• What you should do: Only the lines from the line with "Keep writing the" through the line with "96, math.radians(turn), squash)" should be copied, exactly as they appear, with both ends kept.

• Records supplied:
*****

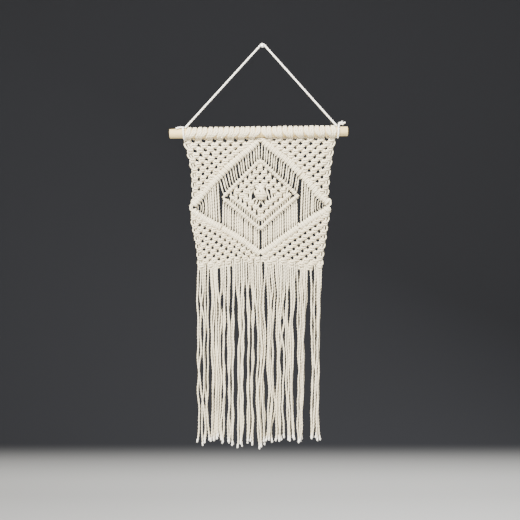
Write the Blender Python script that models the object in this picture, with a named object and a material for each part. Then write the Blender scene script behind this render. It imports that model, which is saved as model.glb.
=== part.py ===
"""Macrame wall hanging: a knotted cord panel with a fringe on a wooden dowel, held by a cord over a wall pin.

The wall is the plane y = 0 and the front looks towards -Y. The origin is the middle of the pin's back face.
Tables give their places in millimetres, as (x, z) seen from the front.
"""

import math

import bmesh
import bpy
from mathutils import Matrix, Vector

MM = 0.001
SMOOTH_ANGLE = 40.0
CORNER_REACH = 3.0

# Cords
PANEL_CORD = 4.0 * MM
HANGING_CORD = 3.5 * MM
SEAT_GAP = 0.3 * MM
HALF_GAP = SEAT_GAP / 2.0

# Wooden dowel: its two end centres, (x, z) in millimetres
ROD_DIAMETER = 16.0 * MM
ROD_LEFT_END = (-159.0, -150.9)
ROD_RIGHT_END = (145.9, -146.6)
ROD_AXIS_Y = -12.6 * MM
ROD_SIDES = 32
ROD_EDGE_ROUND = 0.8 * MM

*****

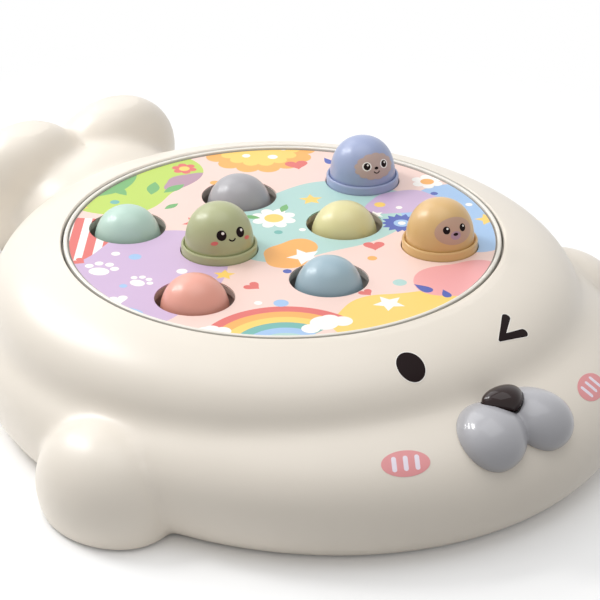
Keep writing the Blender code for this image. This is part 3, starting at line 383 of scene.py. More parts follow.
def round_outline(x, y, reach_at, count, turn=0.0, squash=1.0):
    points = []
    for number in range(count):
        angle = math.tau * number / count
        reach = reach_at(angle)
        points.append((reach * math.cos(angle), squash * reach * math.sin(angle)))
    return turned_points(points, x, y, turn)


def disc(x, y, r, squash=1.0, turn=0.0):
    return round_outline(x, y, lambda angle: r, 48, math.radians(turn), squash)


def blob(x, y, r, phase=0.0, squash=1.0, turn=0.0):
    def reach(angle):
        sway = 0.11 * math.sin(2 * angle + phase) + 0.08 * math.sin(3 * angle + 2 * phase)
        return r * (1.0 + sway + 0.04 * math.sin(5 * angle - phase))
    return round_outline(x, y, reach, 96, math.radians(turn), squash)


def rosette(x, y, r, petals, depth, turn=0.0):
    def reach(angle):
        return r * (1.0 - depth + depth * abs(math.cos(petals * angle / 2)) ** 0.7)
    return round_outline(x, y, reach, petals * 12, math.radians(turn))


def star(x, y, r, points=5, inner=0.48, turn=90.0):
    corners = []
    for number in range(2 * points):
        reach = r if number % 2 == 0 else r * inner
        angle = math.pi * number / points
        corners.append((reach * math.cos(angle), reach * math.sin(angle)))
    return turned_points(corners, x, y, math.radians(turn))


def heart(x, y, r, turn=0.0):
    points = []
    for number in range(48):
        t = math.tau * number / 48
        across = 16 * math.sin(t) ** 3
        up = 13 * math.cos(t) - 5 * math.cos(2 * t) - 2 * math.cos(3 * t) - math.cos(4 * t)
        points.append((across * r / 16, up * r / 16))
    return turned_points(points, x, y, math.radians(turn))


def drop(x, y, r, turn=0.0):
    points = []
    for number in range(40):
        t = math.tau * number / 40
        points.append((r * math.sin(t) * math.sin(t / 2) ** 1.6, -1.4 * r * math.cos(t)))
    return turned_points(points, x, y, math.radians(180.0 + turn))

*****

• Task result:
Keep writing the Blender code for this image. This is part 3, starting at line 383 of scene.py. More parts follow.
def round_outline(x, y, reach_at, count, turn=0.0, squash=1.0):
    points = []
    for number in range(count):
        angle = math.tau * number / count
        reach = reach_at(angle)
        points.append((reach * math.cos(angle), squash * reach * math.sin(angle)))
    return turned_points(points, x, y, turn)


def disc(x, y, r, squash=1.0, turn=0.0):
    return round_outline(x, y, lambda angle: r, 48, math.radians(turn), squash)


def blob(x, y, r, phase=0.0, squash=1.0, turn=0.0):
    def reach(angle):
        sway = 0.11 * math.sin(2 * angle + phase) + 0.08 * math.sin(3 * angle + 2 * phase)
        return r * (1.0 + sway + 0.04 * math.sin(5 * angle - phase))
    return round_outline(x, y, reach, 96, math.radians(turn), squash)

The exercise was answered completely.